**Written instruction**
Quote exactly the lines between the line containing "Model this object" and the line containing "from FreeCAD import", counting those two lines as part of the range. Leave the rest out.

**Provided data**
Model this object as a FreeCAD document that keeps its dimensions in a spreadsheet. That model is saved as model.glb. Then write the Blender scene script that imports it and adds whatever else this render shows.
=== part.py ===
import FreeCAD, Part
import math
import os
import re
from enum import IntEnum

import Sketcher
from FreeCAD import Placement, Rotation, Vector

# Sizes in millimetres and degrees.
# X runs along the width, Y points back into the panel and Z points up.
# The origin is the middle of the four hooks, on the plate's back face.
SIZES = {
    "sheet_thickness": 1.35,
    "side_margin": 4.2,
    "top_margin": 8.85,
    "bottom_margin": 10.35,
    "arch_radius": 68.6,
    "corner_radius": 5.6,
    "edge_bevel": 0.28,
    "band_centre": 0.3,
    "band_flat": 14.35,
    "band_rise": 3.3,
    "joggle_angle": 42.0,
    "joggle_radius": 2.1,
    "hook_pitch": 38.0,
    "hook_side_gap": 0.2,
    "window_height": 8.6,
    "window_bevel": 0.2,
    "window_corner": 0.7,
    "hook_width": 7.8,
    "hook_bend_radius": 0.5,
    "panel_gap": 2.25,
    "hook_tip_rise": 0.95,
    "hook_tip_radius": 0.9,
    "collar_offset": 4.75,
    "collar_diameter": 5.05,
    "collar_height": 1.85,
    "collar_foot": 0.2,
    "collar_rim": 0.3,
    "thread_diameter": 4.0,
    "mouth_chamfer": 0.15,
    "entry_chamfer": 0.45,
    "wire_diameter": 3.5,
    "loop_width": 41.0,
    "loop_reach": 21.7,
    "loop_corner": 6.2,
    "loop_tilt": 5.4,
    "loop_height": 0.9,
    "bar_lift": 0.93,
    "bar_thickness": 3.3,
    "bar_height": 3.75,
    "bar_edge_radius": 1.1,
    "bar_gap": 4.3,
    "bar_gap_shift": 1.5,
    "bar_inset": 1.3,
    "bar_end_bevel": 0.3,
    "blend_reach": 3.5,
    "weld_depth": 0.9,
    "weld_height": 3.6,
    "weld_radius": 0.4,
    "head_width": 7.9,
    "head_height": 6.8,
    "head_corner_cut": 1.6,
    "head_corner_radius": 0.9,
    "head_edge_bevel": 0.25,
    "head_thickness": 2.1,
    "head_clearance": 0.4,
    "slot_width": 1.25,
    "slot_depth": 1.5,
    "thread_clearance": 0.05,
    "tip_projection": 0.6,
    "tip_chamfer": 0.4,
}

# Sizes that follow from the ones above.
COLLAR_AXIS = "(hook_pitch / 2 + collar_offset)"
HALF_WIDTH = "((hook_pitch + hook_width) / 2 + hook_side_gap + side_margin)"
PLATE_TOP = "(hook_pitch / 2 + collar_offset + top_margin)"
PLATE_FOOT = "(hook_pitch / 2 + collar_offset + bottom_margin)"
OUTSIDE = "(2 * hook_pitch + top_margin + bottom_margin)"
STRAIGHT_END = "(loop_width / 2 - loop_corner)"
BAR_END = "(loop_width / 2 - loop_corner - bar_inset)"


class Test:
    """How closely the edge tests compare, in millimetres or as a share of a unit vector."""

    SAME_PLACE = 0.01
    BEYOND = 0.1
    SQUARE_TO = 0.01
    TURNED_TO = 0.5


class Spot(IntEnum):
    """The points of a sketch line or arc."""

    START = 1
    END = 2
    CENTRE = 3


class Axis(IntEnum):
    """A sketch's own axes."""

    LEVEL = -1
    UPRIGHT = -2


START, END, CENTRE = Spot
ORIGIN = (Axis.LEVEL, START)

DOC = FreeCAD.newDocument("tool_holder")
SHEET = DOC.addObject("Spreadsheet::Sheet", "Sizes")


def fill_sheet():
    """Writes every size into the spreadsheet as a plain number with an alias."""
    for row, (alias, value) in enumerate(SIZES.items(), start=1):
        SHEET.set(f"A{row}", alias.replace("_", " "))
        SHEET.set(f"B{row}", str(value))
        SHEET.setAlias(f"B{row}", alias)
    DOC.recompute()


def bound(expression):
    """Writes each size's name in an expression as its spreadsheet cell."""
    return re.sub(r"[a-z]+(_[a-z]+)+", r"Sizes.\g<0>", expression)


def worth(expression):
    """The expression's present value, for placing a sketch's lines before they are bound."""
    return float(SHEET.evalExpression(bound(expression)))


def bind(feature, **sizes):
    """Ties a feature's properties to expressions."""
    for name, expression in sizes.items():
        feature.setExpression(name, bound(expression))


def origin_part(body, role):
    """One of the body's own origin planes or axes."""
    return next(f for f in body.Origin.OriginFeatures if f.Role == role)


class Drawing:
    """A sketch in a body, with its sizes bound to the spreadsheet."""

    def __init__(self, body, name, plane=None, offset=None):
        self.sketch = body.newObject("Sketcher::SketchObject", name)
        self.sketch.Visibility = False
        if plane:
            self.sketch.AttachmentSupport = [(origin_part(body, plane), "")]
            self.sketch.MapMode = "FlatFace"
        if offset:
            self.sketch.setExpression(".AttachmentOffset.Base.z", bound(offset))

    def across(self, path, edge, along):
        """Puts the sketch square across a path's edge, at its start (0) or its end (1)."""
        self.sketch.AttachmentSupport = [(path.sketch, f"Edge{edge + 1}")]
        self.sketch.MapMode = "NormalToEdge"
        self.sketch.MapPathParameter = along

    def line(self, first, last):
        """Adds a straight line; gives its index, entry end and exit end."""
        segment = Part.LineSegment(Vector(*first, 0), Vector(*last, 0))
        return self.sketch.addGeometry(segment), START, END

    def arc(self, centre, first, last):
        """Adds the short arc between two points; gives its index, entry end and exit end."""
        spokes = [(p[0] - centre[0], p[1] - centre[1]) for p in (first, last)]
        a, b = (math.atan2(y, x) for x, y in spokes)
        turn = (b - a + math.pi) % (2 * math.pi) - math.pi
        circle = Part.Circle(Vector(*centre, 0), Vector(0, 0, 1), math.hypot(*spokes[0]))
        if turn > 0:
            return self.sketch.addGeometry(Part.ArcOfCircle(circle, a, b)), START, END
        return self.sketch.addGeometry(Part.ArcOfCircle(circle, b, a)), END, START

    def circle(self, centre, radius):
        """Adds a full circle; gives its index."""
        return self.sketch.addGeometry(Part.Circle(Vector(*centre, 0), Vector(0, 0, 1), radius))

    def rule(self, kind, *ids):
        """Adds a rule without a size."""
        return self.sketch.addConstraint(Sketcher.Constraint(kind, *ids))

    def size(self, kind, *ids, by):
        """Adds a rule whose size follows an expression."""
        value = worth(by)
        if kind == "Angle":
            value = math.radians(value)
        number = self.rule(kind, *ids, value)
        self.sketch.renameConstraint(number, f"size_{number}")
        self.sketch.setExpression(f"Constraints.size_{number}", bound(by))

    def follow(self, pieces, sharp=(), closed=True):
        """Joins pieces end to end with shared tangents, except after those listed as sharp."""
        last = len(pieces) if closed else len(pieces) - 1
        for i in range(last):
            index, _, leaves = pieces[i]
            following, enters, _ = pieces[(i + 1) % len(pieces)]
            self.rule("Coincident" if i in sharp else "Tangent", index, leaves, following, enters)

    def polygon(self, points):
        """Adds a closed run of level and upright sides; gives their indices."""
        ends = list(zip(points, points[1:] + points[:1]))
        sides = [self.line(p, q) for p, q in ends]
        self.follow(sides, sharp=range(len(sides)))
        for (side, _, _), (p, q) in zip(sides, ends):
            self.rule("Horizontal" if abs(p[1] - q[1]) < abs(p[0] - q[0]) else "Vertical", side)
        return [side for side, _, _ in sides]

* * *

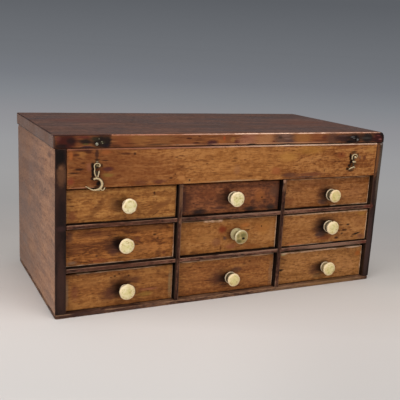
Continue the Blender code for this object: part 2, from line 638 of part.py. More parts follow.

--

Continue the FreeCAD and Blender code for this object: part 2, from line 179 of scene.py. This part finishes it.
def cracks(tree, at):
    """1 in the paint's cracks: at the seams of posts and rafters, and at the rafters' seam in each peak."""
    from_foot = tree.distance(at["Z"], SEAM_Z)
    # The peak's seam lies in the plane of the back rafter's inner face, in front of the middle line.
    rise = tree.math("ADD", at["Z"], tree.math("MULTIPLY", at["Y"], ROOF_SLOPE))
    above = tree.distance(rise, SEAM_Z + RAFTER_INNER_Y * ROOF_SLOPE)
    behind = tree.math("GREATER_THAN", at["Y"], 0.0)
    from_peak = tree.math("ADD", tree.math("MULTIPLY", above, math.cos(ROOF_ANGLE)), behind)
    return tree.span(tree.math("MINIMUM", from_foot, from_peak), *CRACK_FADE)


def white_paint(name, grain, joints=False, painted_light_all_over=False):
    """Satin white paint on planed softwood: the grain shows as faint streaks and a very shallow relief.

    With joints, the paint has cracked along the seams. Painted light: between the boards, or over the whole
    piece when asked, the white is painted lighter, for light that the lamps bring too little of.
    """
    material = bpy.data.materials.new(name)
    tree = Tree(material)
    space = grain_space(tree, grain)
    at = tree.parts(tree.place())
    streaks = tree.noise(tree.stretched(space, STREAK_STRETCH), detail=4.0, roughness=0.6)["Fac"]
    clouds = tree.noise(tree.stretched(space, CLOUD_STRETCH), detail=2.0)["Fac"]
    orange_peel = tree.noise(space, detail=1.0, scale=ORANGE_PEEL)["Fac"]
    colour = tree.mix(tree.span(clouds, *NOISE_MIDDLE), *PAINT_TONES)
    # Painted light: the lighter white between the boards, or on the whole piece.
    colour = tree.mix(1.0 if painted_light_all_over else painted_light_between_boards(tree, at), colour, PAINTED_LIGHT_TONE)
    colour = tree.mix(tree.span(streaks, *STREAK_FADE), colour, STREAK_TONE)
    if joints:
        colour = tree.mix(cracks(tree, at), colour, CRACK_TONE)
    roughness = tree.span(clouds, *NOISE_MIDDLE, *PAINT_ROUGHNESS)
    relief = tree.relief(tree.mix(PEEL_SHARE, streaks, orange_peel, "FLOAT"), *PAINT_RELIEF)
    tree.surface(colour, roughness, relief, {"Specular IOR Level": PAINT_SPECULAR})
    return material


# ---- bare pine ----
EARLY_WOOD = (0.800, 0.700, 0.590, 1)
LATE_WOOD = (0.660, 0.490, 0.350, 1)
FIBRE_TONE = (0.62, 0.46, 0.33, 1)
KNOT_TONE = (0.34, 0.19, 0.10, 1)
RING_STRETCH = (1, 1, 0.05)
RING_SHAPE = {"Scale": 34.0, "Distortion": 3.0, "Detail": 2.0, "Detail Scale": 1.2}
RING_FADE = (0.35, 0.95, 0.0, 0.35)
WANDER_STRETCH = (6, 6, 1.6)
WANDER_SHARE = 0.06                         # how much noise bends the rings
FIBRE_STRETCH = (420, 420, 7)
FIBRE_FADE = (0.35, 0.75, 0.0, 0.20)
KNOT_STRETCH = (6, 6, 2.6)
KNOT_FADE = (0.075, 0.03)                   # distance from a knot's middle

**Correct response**
Model this object as a FreeCAD document that keeps its dimensions in a spreadsheet. That model is saved as model.glb. Then write the Blender scene script that imports it and adds whatever else this render shows.
=== part.py ===
import FreeCAD, Part
import math
import os
import re
from enum import IntEnum

import Sketcher
from FreeCAD import Placement, Rotation, Vector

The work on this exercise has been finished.